Irak ve Lübnan’dan sonra şimdi İran sokakları da karışmaya/karıştırılmaya başlandı. İran gösterileri daha yeni olduğu halde şimdiden masum halk protestolarının ötesine taşarak şiddet içerikli bir boyut kazandı. Yani mecrasından taşarak farklı bir anlam kazandı. Bu olaylar erken çözüme kavuşturulmaz ise İran’ın ambargo nedeniyle zaten sarsılan dengelerini daha da sarsacağa benziyor.
Gösterilerin veya iç karışıklıkların İran’a sıçraması hiç sürpriz olmadı. Çünkü Irak’ta da Lübnan’da da hedef yerel yönetimler şahsında aslında İran idi. Usulsüzlükler, yolsuzluklar ve istikrarsızlık gibi masum talepler, belki halk kitlelerini sahaya sürmenin gerekçeleri olarak meşruiyet ve haklılık oluşturdu. İran’da astronomik oranda yapılan benzin zamlarını protesto etmenin de bir noktaya kadar haklılık payı vardır. Ancak bu masum taleplerin arkasında, direk olarak yönetimi, istikrarı ve siyasi otoriteyi hedef alan ve halkı, özellikle gençliği sosyal medya hesapları üzerinden organize ederek sokağa salan asıl motorize güçleri de ıskalamamak gerekir.
İran’dan yapılan açıklamalarda bu gösterilerin arkasında devrik şah ailesinin ve halkın mücahitleri denen örgütün yer aldığı yönündeki açıklamalar, ABD’nin en üst yetkililerinin İran’daki halk gösterilerini aleni olarak desteklemeleri zaten büyük oyunu net olarak ortaya koymaktadır. İran’a konulan ambargolar, uygulanan yaptırımlar, Siyonizm’in işbirlikçileri Arap ülkeleri tarafından uygulanan izolasyon, İran ile ilişkili olan Türkiye gibi ülkelere de aba altından sopa gösterilmesini bu sokak olayları ile birlikte okumak zorundayız. İran, Irak ve Lübnan’daki sokak karışıklıkları, büyük projenin bir sonraki aşamasıdır.
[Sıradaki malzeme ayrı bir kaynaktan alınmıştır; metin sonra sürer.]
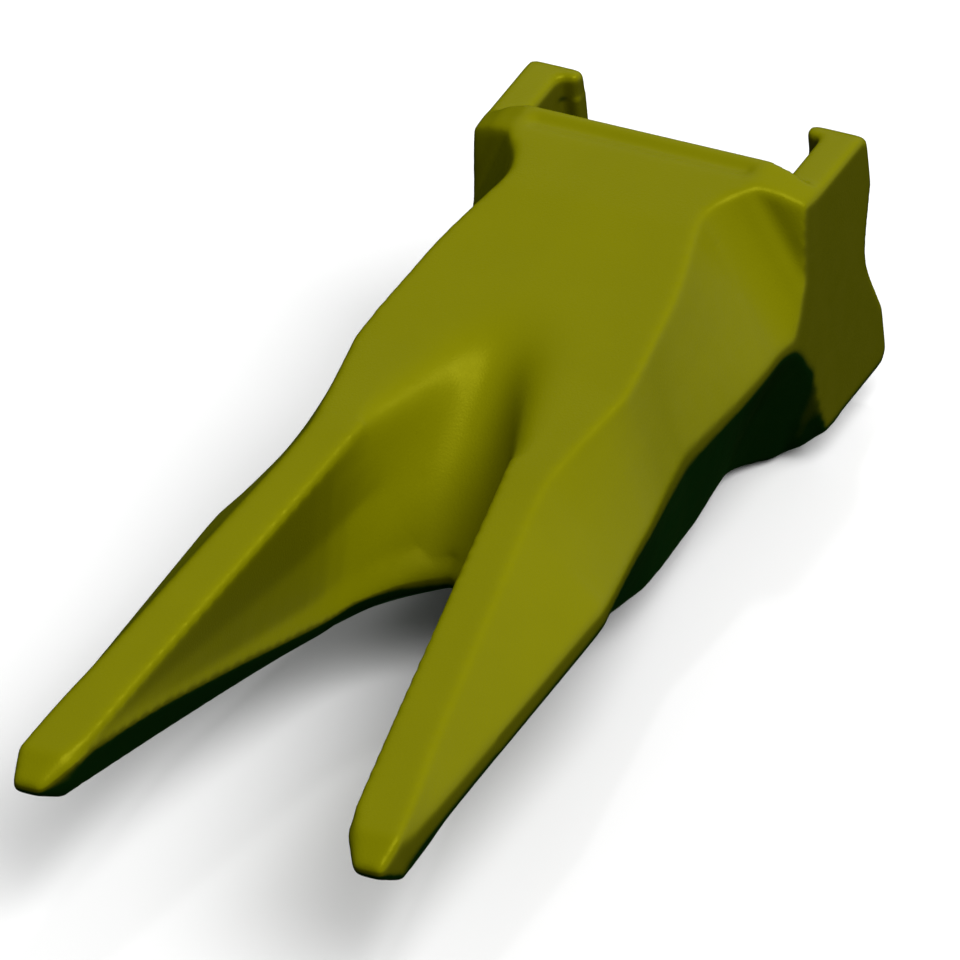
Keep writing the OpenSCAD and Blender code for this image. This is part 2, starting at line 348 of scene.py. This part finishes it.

Varılmak istenen hedef aslında o kadar örtülü değildir. Sycis piccot miadını tamamladı. Ortadoğu İslam coğrafyasına yeni bir dizayn vermeye çalışıyorlar. İstikrarsızlık ve kaos arttırılacak, sokakta dile getirilen masum talepler sonrasında siyasi taleplere dönüştürülerek iç savaşa evirilecek ve nihayetinde İran, Irak, Lübnan ve Suriye’nin parçalanarak küçük küçük etnik devletçiklere bölünmesi sağlanacaktır.
Türkiye de bu yeni dizaynda nasibini alacaktır. Bundan kimsenin bir şüphesi olmasın. Kürd meselesinin çözülmesini sağlayacak iradenin oluşmasına bu nedenle hep engel olunmaktadır. Türkiye, elini çabuk tutup Kürd meselesini kardeşlik zemininde, adil ve insani bir anlayışla çözüme kavuşturmaz ise, bölünmekten kurtulması mümkün değildir.
Önümüzdeki yüz yılın yeni dizaynında “büyük israil”in inşa edilmesi vardır. İşgal rejimini tehdit edebilecek, ondan daha büyük hiçbir ülke ayakta kalmayacaktır. Bu tezgah kabul etmek gerekir ki iyi kurulmuş bir tezgahtır. Tıkır tıkır işlemektedir. Bu, elbette onların hesabıdır. Bir de Allah’ın hesabını unutmamak gerekir. Aklı başında İslam ülkeleri, halen bu oyunu bozabilecek güçtedirler. İran, kolay pes edecek bir ülke değildir. Bugüne kadar hep söyledik, bir kez daha söylemekte bir beis görmüyorum; İran ve Türkiye, bu büyük projeyi bozabilecek yegâne iki ülkedir. Birlikte hareket etmedikleri her an, iki ülkenin de İslam ümmetinin de aleyhine işlemektedir.
Çoğu zaman sokağa çıkan halklar, büyük oyunların farkında olamıyorlar. Masumane başlayan olaylar, bir anda kaosa ve Suriye örneğinde olduğu gibi ülkeleri tar u mar eden süreçlere dönüşebiliyorlar. Her istikrarsızlık, çok ciddi olaylara gebe olabilmektedir. Bu nedenle Irak, İran ve Lübnan’daki oyunun erken bozulması çok önemlidir. Hızlı bir şekilde makul talepler karşılanmalı ve bedeli her ne olursa olsun sosyal adalet temin edilmelidir. Bu yapılamayacak ise söz konusu ülkelerin tamamı birer Suriye olacaktır.